Le saxophoniste dont nous parlons aujourd’hui, ne laissera pas une empreinte fondamentale en tant que compositeur, ni en tant que chef de file d’un courant précis. Jerry Dodgion est cependant un grand musicien de studio qui joua avec d’immenses artistes tels Herbie Hancock , Thad Jones ou Oliver Nelson.
Né en 1930, il commence sa carrière dans les années 50, en tant que sideman du vibraphoniste Red Norvo, du clarinettiste Benny Goodman, de l’altiste Benny Carter ou encore du trompettiste et chef d’orchestre Gérald Wilson.
Son son lumineux, chaleureux et réconfortant, lui vaudra d’être un musicien très prisé des sessions d’enregistrements.
La sonorité de ce saxophoniste est proche de celles des altistes comme Paul Desmond ou Bud Shank.
Jerry Dodgion participe à de grands albums comme « Speak Like A Child » ou « The Prisoner » signés Herbie Hancock. Les interventions de ce saxophoniste et flûtiste se mélangent avec celles des autres instruments, la trompette et le trombone.
Les cuivres ne prennent pas de solo mais ponctuent de nappes sobres et précises, les thèmes et solos de piano.
Il a joué aussi avec les trompettistes Blue Mitchell et Donald Byrd.
Thad Jones reprit une composition de l’altiste intitulée « Thank You » qui elle aussi est une magnifique ballade. Le Big Band du trompettiste joue un Jazz au carrefour du Swing, du Be-Bop et du Hard Bop. Cette approche est à l’image de la démarche du saxophoniste alto.
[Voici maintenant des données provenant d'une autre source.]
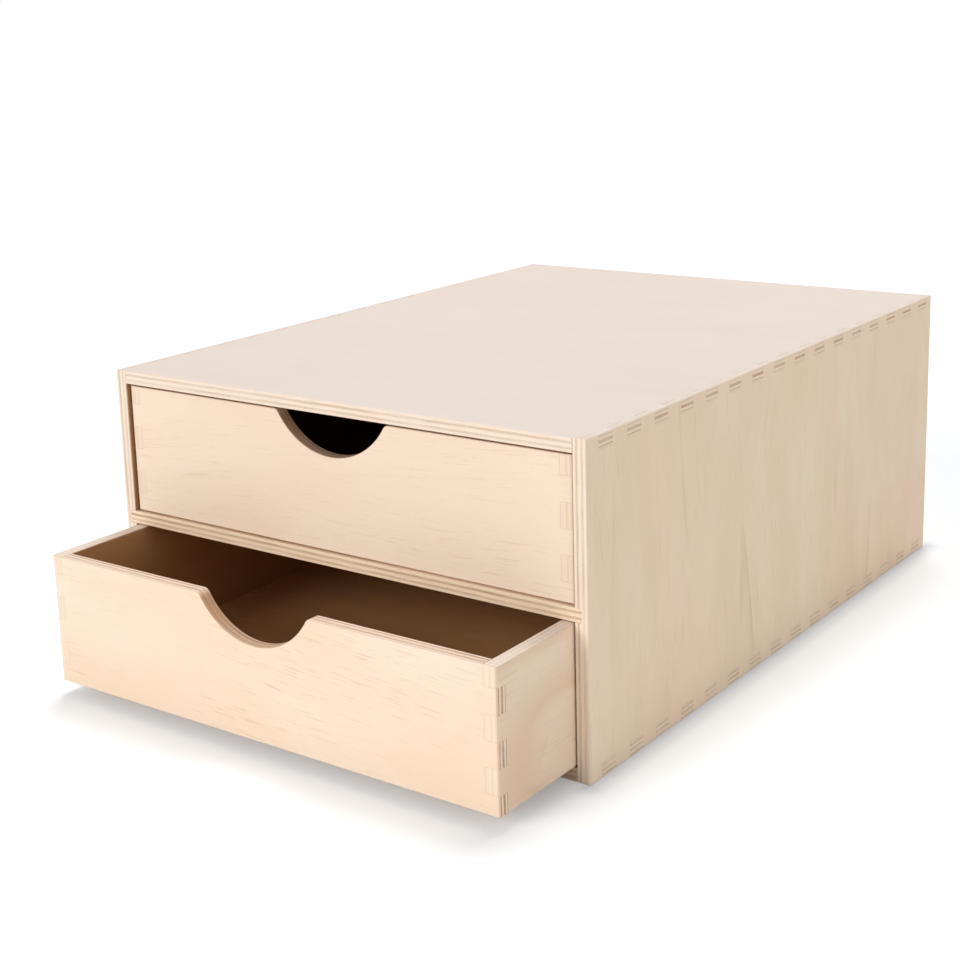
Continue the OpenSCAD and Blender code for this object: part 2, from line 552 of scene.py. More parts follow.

Jerry formera un groupe avec Charlie Mariano un autre grand altiste de renom.
Vous pourrez écouter leur version du standard « After You’ve Gone » sur lequel les saxophones s’enflamment sur ce tempo up.
Le fait qu’il ait joué avec le trompettiste Buck Clayton nous donne une idée de l’éclectisme du parcours de l’altiste.
En 1990, lors d’un concert au Greenwich Village réunissant des Jazzmen prestigieux on entend sur le premier morceau intitulé « Scorpio » Jerry Dodgion rebondir sur le swing de la rythmique. Entre Jazz Swing et Be-Bop ce disque est un vrai régal au niveau des arrangements et des solos qui sont joués.
Jerry Dodgion ne publiera pourtant son album en leader qu’en 2004. Intitulé « Jerry Dodgion And The Joy Of Sax », les parties de cuivres sont de la couture, tant les différentes voix s’agencent avec harmonie et limpidité.
Dans la tradition du Cool, le thème »Thadeus » écrit pour le trompettiste Thad Jones est une balade qui exprime l’élégance et le raffinement. L’alto rentre tout seul en lançant quelques notes, avant que le pianiste Mike Le Donne ne plaque les premiers accords. Le saxophone alto signe là une mélodie poétique et nostalgique, dont la structure est peu commune car nous comptons vingt huit mesures.
Après un solo de piano dans un style Bluesy, l’emballement du tempo amène de la dynamique.
Le morceau « Paris Blues » demarre par des voicings majestueux du pianiste. Tendre et intimiste, le piano traduit l’ambiance des pianos bars.
Les voiles de saxophones un ténor deux alto et un baryton vous emmènent dans un climat romantique.
La composition « Skyline Waltz » illustre l’esthétisme de ce grand altiste. Les harmonisations sont d’une souplesse incomparable. Le thème se construit autour d’un dialogue entre cuivres et contrebasse dont la rondeur des notes nous séduit.
Les riffs des soufflants sont toujours exécutés avec poésie.
L’alto part en solo et s’envole avec grâce.
Ce saxophoniste est un grand artiste qui ne cherche pas la performance individuelle mais qui se met au service de l’ensemble.
Douceur intimisme romantisme et sobriété correspondent à cet artiste.